> [Data extract]
--*--

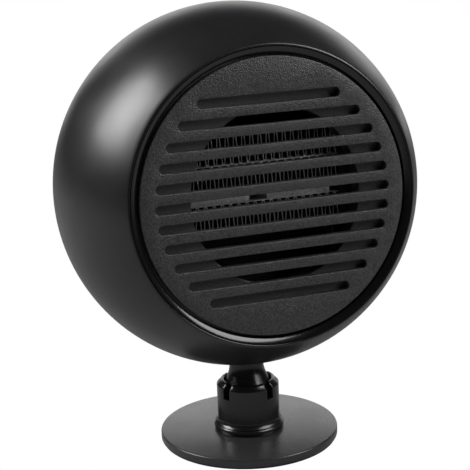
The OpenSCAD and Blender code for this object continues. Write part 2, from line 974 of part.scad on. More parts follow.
module rear_cover() {
    color(shell_black)
        in_head()
            difference() {
                union() {
                    difference() {
                        sphere(r = head_r, $fn = 200);
                        sphere(r = inner_r, $fn = 200);
                        translate([0, 0, -seam_s])
                            cylinder(r = 2 * head_r, h = 2 * head_r);
                        vent_slots();
                    }
                    intersection() {
                        sphere(r = head_r - shell_wall / 2, $fn = 200);
                        translate([0, 0, -hub_s])
                            cylinder(r = hub_r + 2, h = shell_wall);
                    }
                    intersection() {
                        lugs(rear_angles, rear_lug_r, -seam_s - lug_t, lug_t - run);
                        sphere(r = inner_r + shell_wall / 2, $fn = 200);
                    }
                }
                translate([0, 0, -hub_s - head_r])
                    cylinder(r = head_r, h = head_r);
                // deep holes that take the screws
                around(rear_angles, rear_lug_r + 4) {
                    translate([0, 0, -seam_s - lug_t - 1])
                        cylinder(r = screw_r, h = lug_t + 2);
                    translate([0, 0, -seam_s - lug_t - head_r])
                        cylinder(r = screw_head_r + 0.4, h = head_r);
                }
                translate([-cut_w / 2, switch_y - cut_h / 2, -head_r])
                    cube([cut_w, cut_h, shell_wall + head_r - hub_s + 1]);
                translate([0, inlet_y, -head_r])
                    cylinder(r = inlet_neck_r, h = head_r - hub_s + shell_wall + 1);
            }
}

module rear_screws() {
    color(steel)
        in_head()
            around(rear_angles, rear_lug_r + 4)
                mirror([0, 0, 1])
                    pan_screw(seam_s + lug_t, 2 * lug_t);
}

module switch_body() {
    color("#141414")
        in_head()
            translate([0, switch_y, 0])
                difference() {
                    union() {
                        translate([-switch_w / 2, -switch_h / 2, -hub_s - switch_rim])
                            cube([switch_w, switch_h, switch_rim]);
                        translate([-cut_w / 2, -cut_h / 2, -hub_s - eps])
                            cube([cut_w, cut_h, switch_d]);
                    }
                    translate([-cavity_w / 2, -cavity_h / 2, -hub_s - switch_rim - 1])
                        cube([cavity_w, cavity_h, cavity_d + switch_rim + 1]);
                    translate([0, 0, -hub_s + rocker_s])
                        rotate([0, 90, 0])
                            cylinder(r = rocker_pin_r + run, h = rocker_w + 2, center = true, $fn = 32);
                }
}

module switch_rocker() {
    color("#0d0d0d")
        in_head()
            translate([0, switch_y, -hub_s + rocker_s])
                rotate([0, 90, 0]) {
                    // outline: x outwards, y up
                    translate([0, 0, -rocker_w / 2])
                        linear_extrude(rocker_w)
                            difference() {
                                translate([-rocker_in, -rocker_h / 2])
                                    square([rocker_in + rocker_out, rocker_h]);
                                translate([rocker_out - dish_depth + dish_r, 0])
                                    circle(r = dish_r);
                                for (side = [-1, 1])
                                    translate([-rocker_in - 0.1, side * (rocker_h / 2 - 0.6)])
                                        rotate(side * trim_turn)
                                            square([trim_w, trim_w], center = true);
                            }
                    cylinder(r = rocker_pin_r, h = rocker_w + 1.8, center = true, $fn = 32);
                }
}

module switch_terminals() {
    color(brass)
        in_head()
            for (x = [-6, 0, 6])
                translate([x - 0.4, switch_y - 2.4, switch_d - hub_s - eps])
                    cube([0.8, 4.8, terminal_l]);
}

// grommet for a round cord, left empty
module cord_inlet() {
    color("#101010")
        in_head()
            translate([0, inlet_y, 0]) {
                tube(inlet_flange_r, inlet_r, -hub_s - inlet_flange_t, -hub_s);
                tube(inlet_neck_r, inlet_r, -hub_s - eps, -hub_s + shell_wall + eps);
                translate([0, 0, shell_wall - hub_s])
                    tube(inlet_flange_r - 0.3, inlet_r, 0, inlet_flange_t);
            }
}

// the two mains leads: tab, out past the frame, back through the carrier, to the switch
module element_wires() {
    tab_z = fin_s + tab_w / 2;
    end_z = switch_d - hub_s + terminal_l + wire_r + eps;
    upper = upper_plate_y + plate_t + wire_r;
    lower = lower_plate_y - wire_r;
    color("#7a1414")
        in_head() {
            wire([[-tab_l, upper, tab_z], [-wire_x, upper, tab_z], [-wire_x, upper, wire_back],
                  [-14, switch_y, end_z + 5], [-6, switch_y, end_z]], wire_r);
            wire([[-tab_l, lower, tab_z], [1 - wire_x, lower, tab_z], [1 - wire_x, lower, wire_back],
                  [-10, lower, end_z + 7], [0, switch_y, end_z]], wire_r);
        }
}

module fan_wires() {
    color("#c9c9c9")
        in_head()
            segment([9, -6, fan_back - fan_wire_r], [6, switch_y, switch_d - hub_s + terminal_l + fan_wire_r],
                    fan_wire_r);
}

base_pad();
foot_disc();
foot_screw();
collet_post();
ball_seat();
ball_liner();
neck_stem();
neck_washer();
neck_nut();
front_shell();
bezel_ring();
front_grille();
outlet_baffle();
baffle_screws();
element_frame();
upper_fins();
middle_fins();
lower_fins();
divider_strip();
ceramic_stones();
upper_electrode();
lower_electrode();
element_screws();
element_carrier();
carrier_screws();
thermostat();
thermal_fuse();
fan_frame();
fan_screws();
fan_bushes();
stator_core();
stator_coils();
fan_rotor();
rotor_magnet();
rotor_shaft();
rear_cover();
rear_screws();
switch_body();
switch_rocker();
switch_terminals();
cord_inlet();
element_wires();
fan_wires();
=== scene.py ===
# %% [markdown]
# # A small ceramic heater, finished in Blender
# The CAD model gives every piece its place and size. This script loads it, replaces the pieces
# that are seen with finely rounded ones, gives each piece a finish made of shader nodes, and sets
# up a small studio. All pieces are in metres; the helpers below work in millimetres.

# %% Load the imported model
import bpy
import bmesh
import json
from math import acos, asin, cos, degrees, pi, radians, sin, sqrt, tan
from mathutils import Matrix, Vector


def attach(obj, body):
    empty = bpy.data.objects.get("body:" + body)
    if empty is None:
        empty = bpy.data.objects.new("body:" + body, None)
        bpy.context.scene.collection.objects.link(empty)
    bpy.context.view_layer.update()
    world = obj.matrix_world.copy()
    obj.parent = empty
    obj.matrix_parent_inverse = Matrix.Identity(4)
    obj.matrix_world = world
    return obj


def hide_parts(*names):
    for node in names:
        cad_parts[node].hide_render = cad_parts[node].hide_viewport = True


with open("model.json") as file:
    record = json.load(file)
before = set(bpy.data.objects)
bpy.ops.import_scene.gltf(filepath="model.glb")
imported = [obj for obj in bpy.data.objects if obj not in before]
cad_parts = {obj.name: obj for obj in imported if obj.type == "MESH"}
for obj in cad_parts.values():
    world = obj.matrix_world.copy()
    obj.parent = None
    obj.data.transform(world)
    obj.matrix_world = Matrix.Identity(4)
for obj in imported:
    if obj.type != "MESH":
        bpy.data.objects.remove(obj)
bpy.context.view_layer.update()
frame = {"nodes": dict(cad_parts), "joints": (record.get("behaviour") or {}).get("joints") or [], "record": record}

# %% [markdown]
# ## The head's own directions
# The head is tilted on its ball, so its pieces are easiest to shape in a frame of their own: x to
# the right, y up along the head and z out of the face. The fan's joint already lies on that z
# axis, with its pivot at the centre of the round head, so the frame can be read from it. The post
# is shaped in a second frame with z up from the ball's centre.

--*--

> [What you will do] Copy out exactly the lines running from the one with "base_pad();" to the one with "if empty is", including both ends, and nothing more.

> [Solution to this exercise]
base_pad();
foot_disc();
foot_screw();
collet_post();
ball_seat();
ball_liner();
neck_stem();
neck_washer();
neck_nut();
front_shell();
bezel_ring();
front_grille();
outlet_baffle();
baffle_screws();
element_frame();
upper_fins();
middle_fins();
lower_fins();
divider_strip();
ceramic_stones();
upper_electrode();
lower_electrode();
element_screws();
element_carrier();
carrier_screws();
thermostat();
thermal_fuse();
fan_frame();
fan_screws();
fan_bushes();
stator_core();
stator_coils();
fan_rotor();
rotor_magnet();
rotor_shaft();
rear_cover();
rear_screws();
switch_body();
switch_rocker();
switch_terminals();
cord_inlet();
element_wires();
fan_wires();
=== scene.py ===
# %% [markdown]
# # A small ceramic heater, finished in Blender
# The CAD model gives every piece its place and size. This script loads it, replaces the pieces
# that are seen with finely rounded ones, gives each piece a finish made of shader nodes, and sets
# up a small studio. All pieces are in metres; the helpers below work in millimetres.

# %% Load the imported model
import bpy
import bmesh
import json
from math import acos, asin, cos, degrees, pi, radians, sin, sqrt, tan
from mathutils import Matrix, Vector


def attach(obj, body):
    empty = bpy.data.objects.get("body:" + body)
    if empty is None:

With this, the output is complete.